Disciplined approach to proved reserve acquisitions. We have a dedicated team that analyzes all of our acquisition opportunities. This team conducts due diligence with reserve engineering on a well-by-well basis to determine whether assets under consideration meet our acquisition criteria. We typically target properties where we can identify enhancements that we believe will increase production rates and extend the producing life of the well. The large number of acquisition opportunities we review allows us to be selective and focus on properties that we believe have the most potential for value enhancement. In 2006, 2007 and 2008, our capital expenditures for acquisitions of proved properties were $484.4 million, $41.7 million and $39.2 million, respectively. These acquisition capital expenditures represented approximately 73%, 18%, and 13%, respectively, of our total capital expenditures and approximately 94%, 13%, and 17%, respectively, of our increase in reserves related to purchases of minerals in place, extensions and discoveries and improved recoveries for those periods. As part of our plan to keep capital expenditures within cash flow, we have not budgeted any significant amounts for acquisitions in 2009.

Property enhancement expertise. Our ability to enhance acquired properties allows us to increase their production rates and economic value. Our typical enhancements include the repair or replacement of casing and tubing, installation of plunger lifts and pumping units, installation of coiled tubing or siphon strings, compression, workovers and recompletion to new zones. Minimal amounts of investment have significantly enhanced the value of many of our properties.

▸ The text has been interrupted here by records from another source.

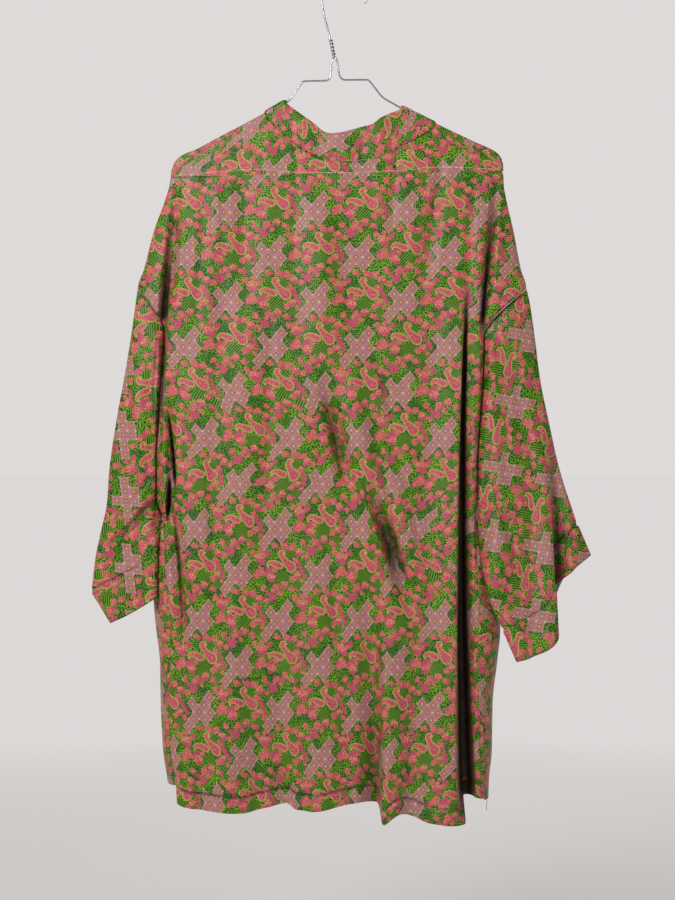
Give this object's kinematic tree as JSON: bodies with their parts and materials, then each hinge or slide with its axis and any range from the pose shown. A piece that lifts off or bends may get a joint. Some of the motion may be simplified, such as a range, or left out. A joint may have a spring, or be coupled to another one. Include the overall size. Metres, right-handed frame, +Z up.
{
  "type": "kimono jacket on a wire hanger",
  "caption": "Short silk kimono jacket with wide three-quarter sleeves, cuff bands and a long neckband, hanging from a bent wire hanger.",
  "frame": {"origin": "inside the top of the hanger's hook, where a rail bears", "axes": "+Z up; the jacket's open front faces +Y and its back faces -Y; +X runs to the wearer's right, across the shoulders"},
  "size_m": [0.6493, 0.0961, 1.1124],
  "materials": {
    "silk": "soft satin sheen, printed with paisleys, flowers and leaves on green",
    "band_silk": "the same printed silk, doubled",
    "hanger_wire": "bright zinc-plated wire"
  },
  "bodies": {
    "root": {"back_yoke": "silk", "back": "silk", "front_left": "silk", "front_right": "silk", "neckband": "band_silk", "sleeve_left": "silk", "sleeve_right": "silk", "cuff_left": "band_silk", "cuff_right": "band_silk", "hanger": "hanger_wire"}
  },
  "joints": []
}
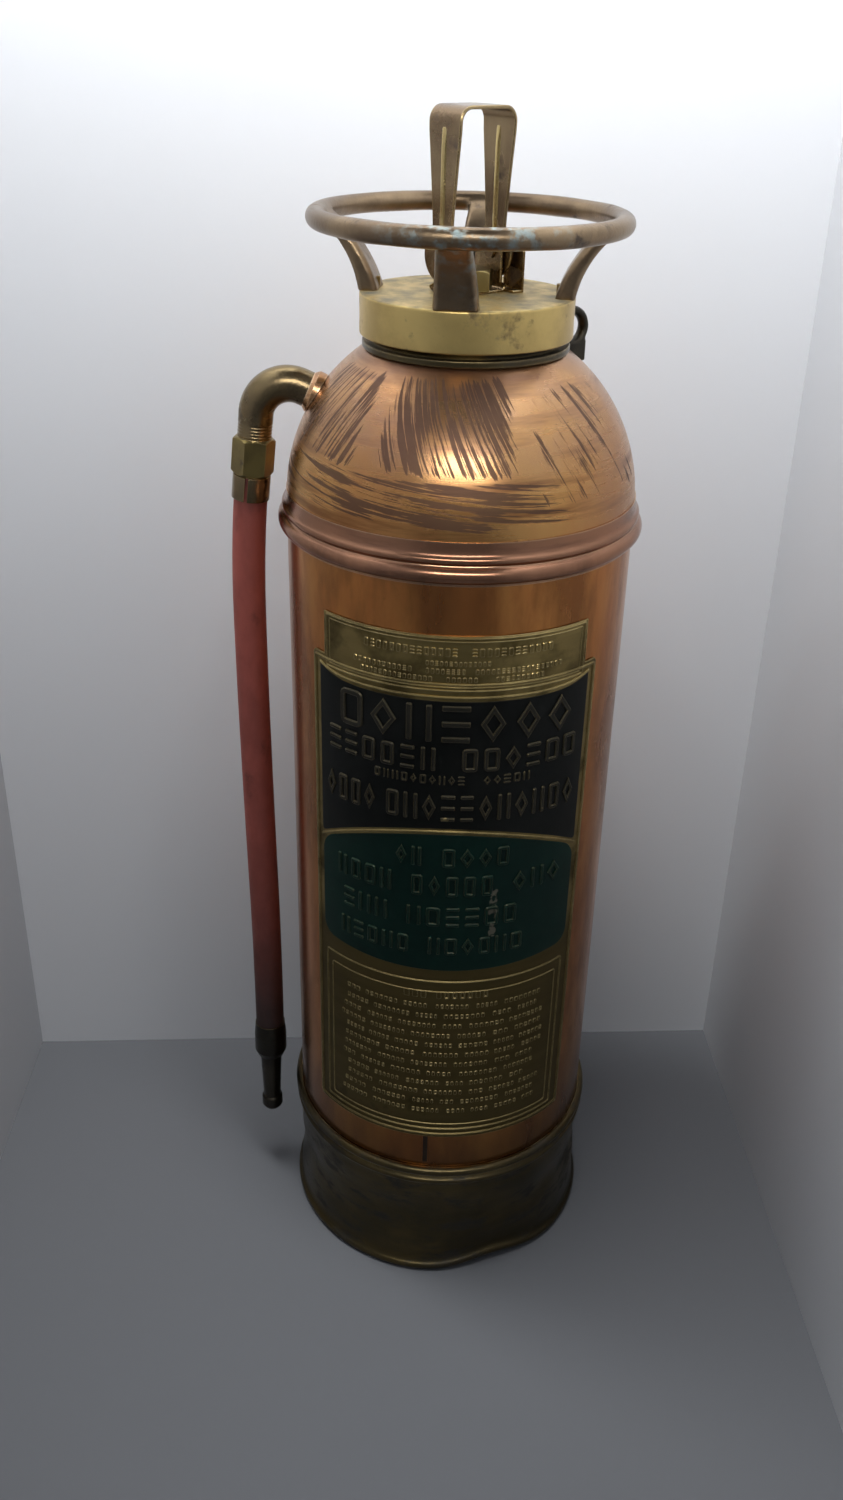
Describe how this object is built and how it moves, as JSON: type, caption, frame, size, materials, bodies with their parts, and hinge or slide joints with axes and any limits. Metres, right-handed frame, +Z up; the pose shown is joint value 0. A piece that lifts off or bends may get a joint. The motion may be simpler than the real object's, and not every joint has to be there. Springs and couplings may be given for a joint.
{
  "type": "fire extinguisher",
  "caption": "Upright copper water fire extinguisher with a screw cap, ring handle, hinged guard over a striker, hanging hose and nozzle.",
  "frame": {"origin": "on the tank's axis in the plane of the foot", "axes": "+Z up, the name plate faces -Y, the outlet and hose are on the -X side"},
  "size_m": [0.2134, 0.1864, 0.6484],
  "materials": {
    "copper_shell": "polished copper, worn and streaked with brown tarnish",
    "dark_brass": "dark, aged brass",
    "brass": "satin brass",
    "plate_brass": "thin embossed brass with black and green enamel",
    "cap_brass": "satin olive brass",
    "strap_brass": "brown brass strap",
    "black_rubber": "matt black rubber",
    "red_rubber": "matt brick-red rubber",
    "spring_steel": "bright wire",
    "cartridge_steel": "grey painted steel"
  },
  "bodies": {
    "tank": {"tank_shell": "copper_shell", "dome": "copper_shell", "seam_bead": "copper_shell", "bottom_head": "copper_shell", "base_skirt": "dark_brass", "neck_collar": "brass", "name_plate": "plate_brass", "hanger_eye": "dark_brass", "gooseneck": "dark_brass", "outlet_flange": "dark_brass", "outlet_strainer": "brass", "union_nut": "brass", "union_washer": "black_rubber", "hose_tail": "brass", "hose_ferrule": "brass", "hose": "red_rubber", "nozzle_ferrule": "dark_brass", "nozzle": "dark_brass"},
    "seal": {"cap_gasket": "black_rubber"},
    "cap_body": {"cap": "cap_brass", "carry_handle": "dark_brass", "handle_rivets": "dark_brass", "guard_bracket": "strap_brass", "guard_pins": "brass", "gland_nut": "brass", "gland_packing": "black_rubber", "cartridge_socket": "brass", "spring_seat": "brass", "cartridge_washer": "black_rubber", "gas_cartridge": "cartridge_steel", "cartridge_cage": "brass", "return_spring": "spring_steel"},
    "guard_body": {"guard": "strap_brass"},
    "plunger": {"striker_knob": "brass", "plunger_stem": "brass", "spring_collar": "brass"}
  },
  "joints": [
    {"name": "cap_lift", "type": "slide", "parent": "tank", "child": "seal", "axis": [0, 0, 1], "range_m": [0, 0.0106]},
    {"name": "cap_turn", "type": "hinge", "parent": "seal", "child": "cap_body", "pos_m": [0, 0, 0.56], "axis": [0, 0, 1], "range_deg": [0, 1080]},
    {"name": "guard_hinge", "type": "hinge", "parent": "cap_body", "child": "guard_body", "pos_m": [0, 0, 0.585], "axis": [0.7431, 0.6691, 0], "range_deg": [-90, 90]},
    {"name": "plunger_slide", "type": "slide", "parent": "cap_body", "child": "plunger", "axis": [0, 0, 1], "range_m": [-0.008, 0], "stiffness_N_per_m": 400, "springref_m": 0.006, "deforming": ["return_spring"]}
  ],
  "couplings": [
    {"joint": "cap_lift", "follows": "cap_turn", "m_per_rad": 0.00055704}
  ]
}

Inventory of drilling locations. Based on the December 31, 2008 prices of $44.60 per Bbl of oil and $5.62 per Mcf of gas, we had an inventory of over 644 proved developmental drilling locations. Utilizing management’s estimated prices of $60.00 per Bbl of oil and $6.00 per Mcf of gas, we had an inventory of 1,921 additional potential drilling locations, which combined represent over 16 years of drilling opportunities based on our 2009 drilling rate.

 

 

 

 

 

 

 

Identified
proved
undeveloped
drilling
locations

 

Identified
additional
potential
drilling
locations

 

Developed
Acreage
Net

 

Undeveloped
Acreage
Net

 

Mid-Continent.................................................

          489

     1,026

383,168

     66,041

Permian Basin................................................

           34

       396

   54,447

     19,171

Gulf Coast.....................................................

             7

         43

   43,231

     14,340

Ark-La-Tex....................................................

             7

         17

   14,772

          —  

North Texas...................................................

           15

       364

   19,733

       6,731

Rocky Mountains.............................................

           92

         75

   14,691

       2,611

 

 

 

 

 

Total......................................................

          644

     1,921

530,042

    108,894

 

 

 

 

 

Identified drilling locations represent total gross drilling locations identified by our management as an estimation of our multi-year drilling activities on existing acreage. As more fully discussed in the section “Risk Factors,” our actual drilling activities may change depending on the availability of financing and capital, regulatory approvals, seasonal restrictions, oil and natural gas prices, costs, drilling results and other factors. We have experienced a high historical drilling success rate of approximately 98% on a weighted average basis during 2006, 2007 and 2008. For the year ended December 31, 2008, we spent $176.1 million of developmental drilling and exploration costs to drill 80 (73 net) operated wells and to participate in 246 (6 net) wells operated by others, representing 78% of our additions to reserves. For 2009, we have budgeted $38.0 million to drill more than 40 operated wells and to participate in more than 100 wells operated by others.

Enhanced oil recovery expertise and asset. Beginning in 2000, we expanded our operations to include CO2 EOR. CO2 EOR involves the injection of CO2, which mixes with the remaining oil in place in the producing reservoir, followed by the injection of water in cycles to drive the hydrocarbons to producing wells. We have a staff of six engineers that have substantial expertise in CO2 EOR operations, and we also have specific software for modeling CO2 EOR. We own a 29% interest in and operate a large CO2 EOR unit in southern Oklahoma and installed and operate a second CO2 EOR unit with a 54% interest in the Oklahoma panhandle. At December 31, 2008, our proved reserves included six properties where CO2 EOR recovery methods are used, which comprise approximately 6% of our total proved reserves. In addition, we operate a polymer EOR flood in the North Burbank unit. This unit is in the early phases of a polymer EOR flood which was proven up by Phillips Petroleum Company through a pilot program in the mid 1980’s before being shut down due to low prevailing oil prices. We initiated polymer injection in this unit in a pilot program in December 2007. In the pilot area, we believe we are seeing production response as production has increased from 90 Bbls of oil per day to 130 Bbls of oil per day. We plan to expand this polymer EOR program and ultimately introduce CO2 injection into this unit.

Experienced management team. Mark A. Fischer, our Chief Executive Officer and founder who beneficially owns 42.5% of our outstanding common stock, has operated in the oil and gas industry for 36 years after starting his career at Exxon as a petroleum engineer. Joe Evans, our Chief Financial Officer, has over 29 years of experience in the oil and gas industry. Individuals in our 23-person management team have an average of over 29 years of experience in the oil and gas industry.